Heat map showing changes in IgG (A) and IgM (B) circulating anti-glycan antibodies that occurred after vaccinated macaques were challenged with SIV (wk 46–wk 38). Rows correspond to individual macaques (n = 38) sorted according to their ability to control SIV infection, as indicated by viral load measured at week 64 Columns are glycans grouped by category. Non-significant changes (<4×) have been colored white. Five macaques (animals 6, 12, 13, 19, and 43) with the most consistent Tn responses are marked with horizontal arrows. Vertical arrows indicate two Tn glycopeptides (solid arrow is Ac-S-Tn(Thr)-S-G-04 and dashed arrow is Ac-S-Tn(Thr)-V-G-04), which had changes occurring in the largest number of macaques (32%).

Figure 6. Later changes in anti-glycan antibody levels after SIV infection.

Post-infection changes in anti-glycan antibody levels were repeated for overall week 64 (22 weeks after challenge).
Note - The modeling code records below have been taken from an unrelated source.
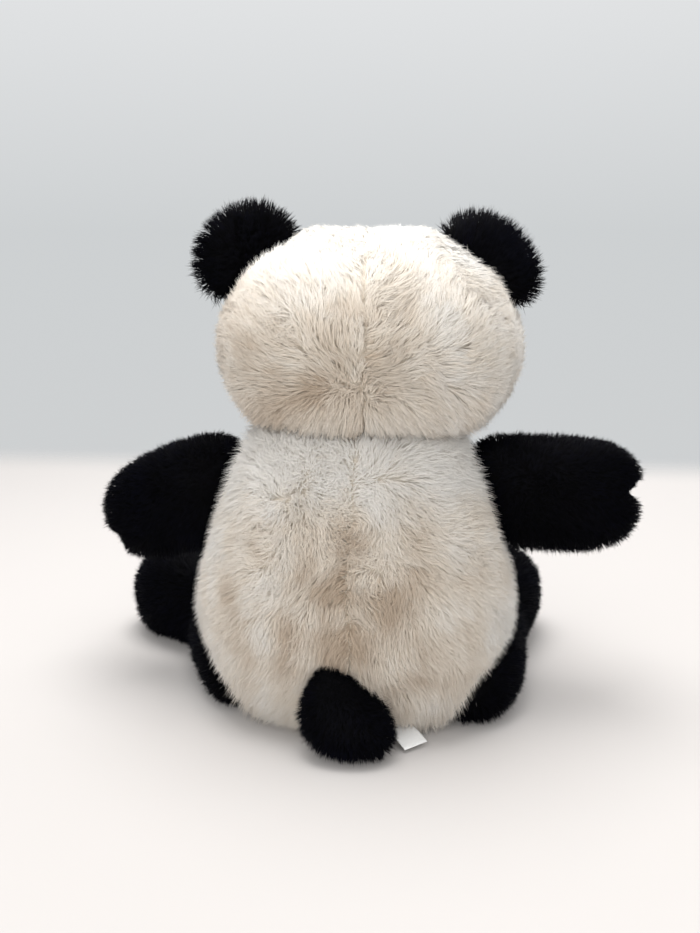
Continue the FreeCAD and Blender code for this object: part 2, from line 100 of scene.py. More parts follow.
LABEL_TOP = (-0.0225, 0.0505, 0.0062)   # middle of the label's sewn edge
STRAND_FACES = np.array([[0, 2, 1], [0, 1, 4], [0, 4, 3], [1, 2, 5], [1, 5, 4], [2, 0, 3], [2, 3, 5],
                         [3, 4, 6], [4, 5, 6], [5, 3, 6]])
STRAND_V = np.array([0.02, 0.02, 0.02, 0.5, 0.5, 0.5, 0.98])    # how far along a strand its vertices are


# ---------------------------------------------------------------- mesh helpers
def arrays(mesh):
    """(vertices, triangles) of a mesh as numpy arrays."""
    co = np.zeros(len(mesh.vertices) * 3, np.float32)
    mesh.vertices.foreach_get("co", co)
    mesh.calc_loop_triangles()
    tri = np.zeros(len(mesh.loop_triangles) * 3, np.int32)
    mesh.loop_triangles.foreach_get("vertices", tri)
    return co.reshape(-1, 3).astype(float), tri.reshape(-1, 3)


def mesh_from(name, co, faces, smooth=True):
    """A mesh of triangles or quads from numpy arrays."""
    mesh = bpy.data.meshes.new(name)
    n, k = faces.shape
    mesh.vertices.add(len(co))
    mesh.vertices.foreach_set("co", np.ascontiguousarray(co, np.float32).ravel())
    mesh.loops.add(n * k)
    mesh.loops.foreach_set("vertex_index", np.ascontiguousarray(faces, np.int32).ravel())
    mesh.polygons.add(n)
    mesh.polygons.foreach_set("loop_start", np.arange(0, n * k, k, dtype=np.int32))
    mesh.update(calc_edges=True)
    if smooth:
        mesh.shade_smooth()
    return mesh


def add(name, mesh, material=None):
    """A new object in the scene."""
    ob = bpy.data.objects.new(name, mesh)
    bpy.context.scene.collection.objects.link(ob)
    if material:
        ob.data.materials.clear()
        ob.data.materials.append(material)
    return ob


def evaluated(ob, name):
    """ob with its modifiers applied, as a new mesh; ob is removed."""
    bpy.context.view_layer.update()
    dg = bpy.context.evaluated_depsgraph_get()
    mesh = bpy.data.meshes.new_from_object(ob.evaluated_get(dg), depsgraph=dg)
    mesh.name = name
    old = ob.data
    bpy.data.objects.remove(ob)
    bpy.data.meshes.remove(old)
    return mesh


def normals_of(co, tri):
    """Area-weighted vertex normals."""
    f = np.cross(co[tri[:, 1]] - co[tri[:, 0]], co[tri[:, 2]] - co[tri[:, 0]])
    n = np.zeros_like(co)
    for k in range(3):
        np.add.at(n, tri[:, k], f)
    return unit(n)


def unit(v):
    """Rows of v at length 1."""
    return v / np.maximum(np.linalg.norm(v, axis=1, keepdims=True), 1e-12)


def outer_island(co, tri):
    """Only the connected part with the largest extent, so that inner voids go."""
    label = np.arange(len(co))
    edges = np.concatenate([tri[:, [0, 1]], tri[:, [1, 2]], tri[:, [2, 0]]])
    while True:
        low = np.minimum(label[edges[:, 0]], label[edges[:, 1]])
        new = label.copy()
        np.minimum.at(new, edges[:, 0], low)
        np.minimum.at(new, edges[:, 1], low)
        new = new[new]
        if (new == label).all():
            break
        label = new
    names = np.unique(label)
    best = max(names, key=lambda s: np.prod(np.ptp(co[label == s], axis=0) + 1e-9))
    keep = label == best
    index = np.cumsum(keep) - 1
    return co[keep], index[tri[keep[tri[:, 0]]]]


def smoothed(co, tri, times, share=0.5):
    """Laplacian smoothing."""
    edges = np.concatenate([tri[:, [0, 1]], tri[:, [1, 2]], tri[:, [2, 0]]])
    count = np.zeros(len(co))
    np.add.at(count, edges[:, 0], 1)
    for _ in range(times):
        total = np.zeros_like(co)
        np.add.at(total, edges[:, 0], co[edges[:, 1]])
        co = co + share * (total / count[:, None] - co)
    return co


def waves(points, wavelength, seed, channels=1):
    """Smooth noise of about -1 to 1 at each point, from a few plane waves; one column per channel."""
    rng = np.random.default_rng(seed)
    out = np.zeros((len(points), channels))
    for c in range(channels):
        for _ in range(7):
            k = rng.normal(size=3)
            k *= 2 * math.pi / (np.linalg.norm(k) * wavelength * rng.uniform(0.6, 1.5))
            out[:, c] += np.sin(points @ k + rng.uniform(0, 2 * math.pi))
    return out / 2.6


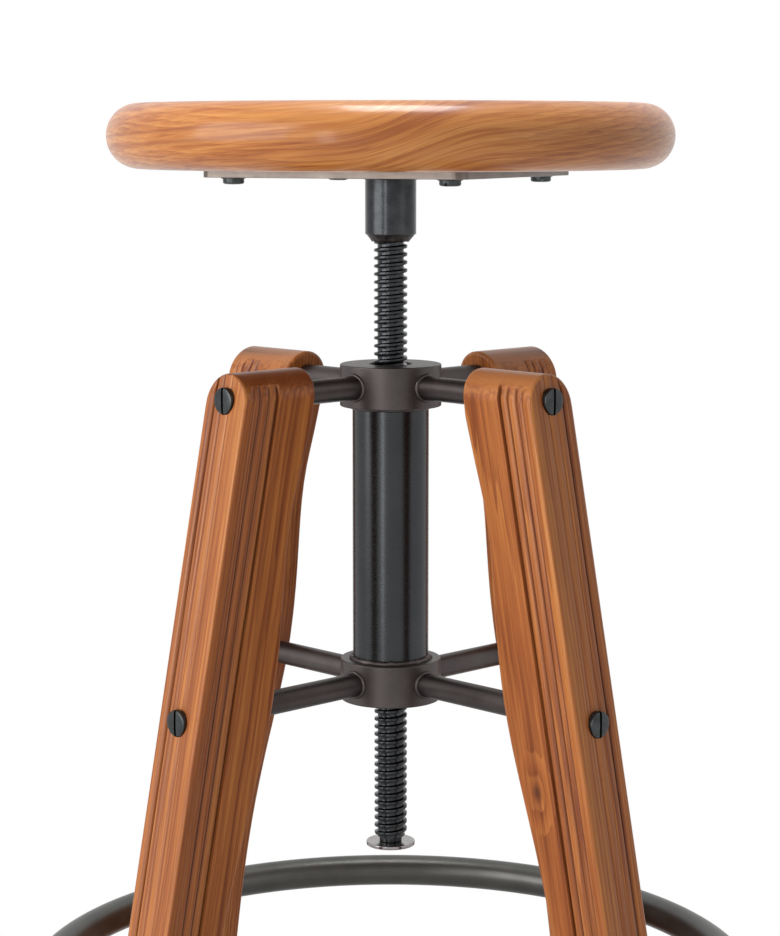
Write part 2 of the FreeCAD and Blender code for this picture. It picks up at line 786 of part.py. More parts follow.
def build():
    """All the pieces, by the name of their node."""
    pieces = {}
    pieces["seat"] = make_seat()
    pieces["seat_plate"] = make_plate()
    pieces["plate_screws"] = make_plate_screws()
    pieces["plate_washers"] = make_plate_washers()
    sleeve_outside, pieces["seat_sleeve"] = make_sleeve()
    pieces["sleeve_welds"] = make_sleeve_welds(pieces["seat_plate"], sleeve_outside)
    pieces["lift_screw"] = make_spindle()
    pieces["stop_washer"] = make_stop_washer()
    pieces["washer_screw"] = make_washer_screw()
    pieces["upper_collar"] = make_upper_collar()
    pieces["lift_nut"] = make_lift_nut()
    pieces["lower_collar"] = make_lower_collar()
    pieces["guide_bush"] = make_guide_bush()
    tube_outside, pieces["centre_tube"] = make_tube()
    pieces["tube_welds"] = make_tube_welds(tube_outside)
    levels = (("upper", upper_arm_height, collar_bottom), ("lower", lower_arm_height, lower_collar_bottom))
    for level, height, collar_low in levels:
        bar, arms = make_arms(level, height)
        for where, arm in zip(CORNERS, arms):
            pieces["%s_arm_%s" % (level, where)] = arm
        pieces[level + "_arm_welds"] = make_arm_welds(level, height, bar, collar_low)
        pieces[level + "_leg_screws"] = make_leg_screws(level, height)
    for where, leg in zip(CORNERS, make_legs()):
        pieces["leg_" + where] = leg
    pieces["foot_ring"] = make_foot_ring()
    pieces["ring_screws"] = make_ring_screws()
    for where, glide in zip(CORNERS, make_glides()):
        pieces["glide_" + where] = glide
    return pieces


pieces = build()
doc.recompute()

broken = [thing.Name for thing in doc.Objects if "Invalid" in thing.State or "Error" in thing.State]
if broken:
    raise RuntimeError("objects that failed: " + ", ".join(broken))
idle = [thing.Name for thing in doc.Objects
        if thing.isDerivedFrom("Part::Cut") and thing.Shape.Volume > thing.Base.Shape.Volume - 0.01]
if idle:
    raise RuntimeError("cuts that took nothing away: " + ", ".join(idle))
for node, piece in pieces.items():
    piece.Label = node
    if piece.Shape.isNull() or not piece.Shape.isValid() or not piece.Shape.Solids:
        raise RuntimeError("no valid solid in " + node)

os.makedirs("parts", exist_ok=True)
for node, piece in pieces.items():
    piece.Shape.exportStep("parts/%s.step" % node)
    solids = piece.Shape.Solids
    print("%-26s %2d solid(s) %12.1f mm3" % (node, len(solids), piece.Shape.Volume))
print("seat top %.1f, stop washer %.1f to %.1f" % (seat_top, washer_bottom, washer_top))
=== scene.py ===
# %% [markdown]
# # A screw-lift stool
# The stool has a round wooden seat on a threaded steel spindle, a short steel column, eight round
# arms and four reeded wooden legs joined by a foot ring. The CAD model gives every size and place.
# Here each piece gets its finer shape and its finish, and rides on the CAD body it belongs to.

import math

import bmesh
import bpy
from mathutils import Euler, Matrix, Vector, noise


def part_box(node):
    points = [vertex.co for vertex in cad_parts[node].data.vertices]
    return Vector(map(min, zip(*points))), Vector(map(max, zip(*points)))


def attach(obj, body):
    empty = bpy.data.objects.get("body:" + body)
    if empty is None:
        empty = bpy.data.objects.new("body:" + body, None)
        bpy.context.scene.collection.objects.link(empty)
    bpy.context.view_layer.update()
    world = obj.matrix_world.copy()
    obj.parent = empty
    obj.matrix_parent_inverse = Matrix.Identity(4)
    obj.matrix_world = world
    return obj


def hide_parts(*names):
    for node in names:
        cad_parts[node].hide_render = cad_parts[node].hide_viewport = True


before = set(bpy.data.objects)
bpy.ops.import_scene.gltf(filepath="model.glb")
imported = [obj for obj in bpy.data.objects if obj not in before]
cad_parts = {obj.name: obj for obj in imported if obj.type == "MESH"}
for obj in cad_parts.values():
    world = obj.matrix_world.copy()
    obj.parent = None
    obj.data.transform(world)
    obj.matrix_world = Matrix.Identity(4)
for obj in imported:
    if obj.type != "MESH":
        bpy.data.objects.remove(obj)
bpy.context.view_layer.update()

# %% [markdown]
# ## Working units and small helpers
# Drawings of a stool are in millimetres and Blender works in metres, so one factor turns one into
# the other. Heights are read from the CAD boxes, so a piece stays in place if the CAD changes. The
# legs stand at four corners, given as angles round the axis, and lean out by their splay.

# %% Units and heights
MM = 0.001
FULL_TURN = 2 * math.pi
CORNERS = {"front_right": -45, "back_right": 45, "back_left": 135, "front_left": 225}
SPLAY = 11.62


def low(node):
    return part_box(node)[0].z / MM


def high(node):
    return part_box(node)[1].z / MM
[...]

Heat map showing changes in circulating IgG (A) and IgM (B) anti-glycan antibodies that occurred after vaccinated macaques were challenged with SIV (wk 64–wk 38). Rows correspond to individual macaques (n = 38) sorted according to their ability to control SIV infection, as indicated by viral load measured at week 64. Columns are glycans grouped by category. White indicates non-significant changes (<4×). Five macaques (animals 6, 12, 13, 19, and 43) with the most consistent Tn responses are marked with arrows.

Figure 7. Post-vaccination Tn responses.

Five of the 38 macaques showed increases in anti-Tn IgG (A) and/or IgM (B). For these 5 animals, blue bars indicate the average fold change for 23 low density Tn glycoproteins occurring within 8 weeks of SIV infection (overall week 46–week 38). Red bars show the fold change after 26 weeks of infection (overall week 64–week 38). The animals are ordered in increasing levels of viremia.